There’s a catalog for everything. Bob dropped off two with chickens (turkeys, ducks, pheasants, partridge and quail, too). I’m looking at dual purpose birds… It’s pretty sure that chickens will return in small numbers to the farm this year, but not a done deal till April. For me, it’s a completely new tiny farming…adventure. I’m going into it much more casually than usual with new farm stuff, because for this year it’s mostly for fun. I don’t really have a PLAN. We have room for about 50 birds in the current chickenhouse set-up, so it’s not such a big thing. We’ll see next month!

Cows and calves

After being there for their birth nine days ago, I couldn’t not keep track of these guys. For about a week now, during the days, they’ve been in one of the yards just outside the barn, eating, resting and ambling around, exploring. They do grow up fast. It was sunny, but icy cold today, with a bitter wind, but the cows seem unconcerned.

New cows!

There was action in the barn in the wee hours today. A couple of the cows gave birth. Here’s the first new one, around five minutes after his 4 am delivery into the cold barn.

This is the second time I’ve watched the whole thing unfold. The first was maybe a year ago. In both cases, human intervention was required, which consisted of Bob with a length of chain wrapped around a pair of calf’s feet, pulling.

Last time, he explained it was a dry birth, where the embryonic sac breaks too soon, the head dries out, and, less lubricated, it sticks on the way out. A little feet-planted-firmly tug-o-war type pulling and…a new cow!

This time was a little more complicated, a breech birth, with the calf turned right around so its back end was aiming out instead of the head. Particularly with first-time births, the mothers aren’t relaxed enough to let the bigger back end out first.

To help things along, the stainless steel calving chain was wrapped around the hind legs and attached to a cable with a ratchet, in turn attached to a steel fence post set in concrete.

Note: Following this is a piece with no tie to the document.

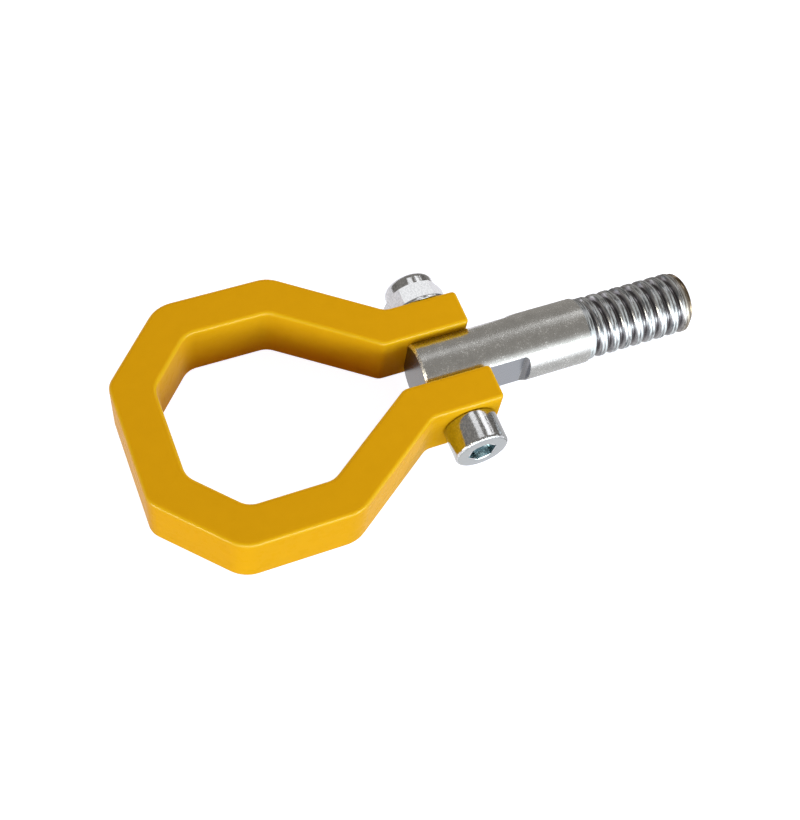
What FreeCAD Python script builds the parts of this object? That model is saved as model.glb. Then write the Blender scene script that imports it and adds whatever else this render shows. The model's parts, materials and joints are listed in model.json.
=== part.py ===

The long-handled ratchet allows the cable to be pulled with more force than a person alone could manage, as long as the cow stays put and sets herself against the pull (which she seems to do, since I guess she too wants the baby out!).

After some minutes of pulling, out popped the calf. It’s a boy!

There’s lots of bloody fluid and trailing bits, and the calf lies there at first like a limp, wet, bloody corpse. But the mother is right on it, licking away, and within minutes its head is up and peering around, and if all’s well, it’ll awkwardly stagger to its feet in under half an hour. Pretty cool!

The second mother gave birth around four hours later. The first time watching all this was interesting, a little sensational with all the bloody fluid. The second time, it was simply satisfying, another really basic part of life that most of us in the modern world just plain miss (we eat meat and drink milk, don’t we…well, a lot us do)?

I’m not sure about the breeding timing or anything like that, like, Why calves now? With Bob’s cows, I’m an observer, sometime consumer, occasional chaser.

Here’s the second calf, three hours after an 8am arrival, up and tottering around! Sturdy!! It’s fascinating to watch them rapidly get used to their legs, steadier by the hour.

Welcome to the chickenhouse…

Chicken coop? Henhouse? I like ’em all. This weather-beaten little building has been empty for a while, but a little fix-up and it’ll be ready to go. You can see the electricity cable and water hose snaking out at the top left of the pic. All the modern conveniences! The last tenants, three years ago, were half a dozen turkeys, lead by crazy Tom, an increasingly aggressive male known for a flying drop kick that could stagger a grown human. I didn’t have any close encounters with Tom, although I was curious. Before that, when I first started the garden five years ago, a dozen or more incredibly colorful ornamental chickens roamed the barnyard, darting out of hedges, zipping under fences, you never knew where they’d pop up. These were all, like the goats, kinda pets, and were eventually given away. Now, the loose plan is to get, well, WORKING chickens, for meat and eggs. At first, it won’t be directly part of the organic veggie garden, more of a side project that I’ll do with Bob. We were going to start last season, but that wound up on the still-to-do list. Yesterday, I took a quick look at the chicken-raising regulations—here in Ontario, there is a quota system that requires buying permits to raise chickens, with an exception for small numbers, and I imagine it’s similar everywhere in North America. Oh, well, more on that as it happens!

Another year gone by, and the donkey’s doing fine…

As the day faded into New Year’s Eve, I did a little walkaround, checking the goats and visiting Jack the Miniature Donkey, who’s a pretty good barnyard pal. I don’t see him up close that often (I hear him all summer), but we get along. He’s cool. Along with the goats and half-dozen cows, they’re Bob and Karen’s charges. I helped care for the goats daily for a couple of years, winter and summer, watering and feeding twice a day, experienced the goat cycle of life and death (well, birth, and occasionally, off to the slaughter). But my tiny farming career has yet to directly encompass livestock. Another thing to do! I think, this spring, CHICKENS!

Buckets of snow

Buckets full of snow

Woke up to a world of snow. Unlike the heavy dusting a few days ago, this was a serious snowfall, looked like 5-6″ (12.5-15 cm). This will stick around for a while. I didn’t finish mulching the garlic, and there are still carrots out there, but no worries, I’m SURE it’ll melt off in the next week or two, and meanwhile, snow is a great insulating mulch!

The goats have no problem with snow. It’s eating and looking out as usual!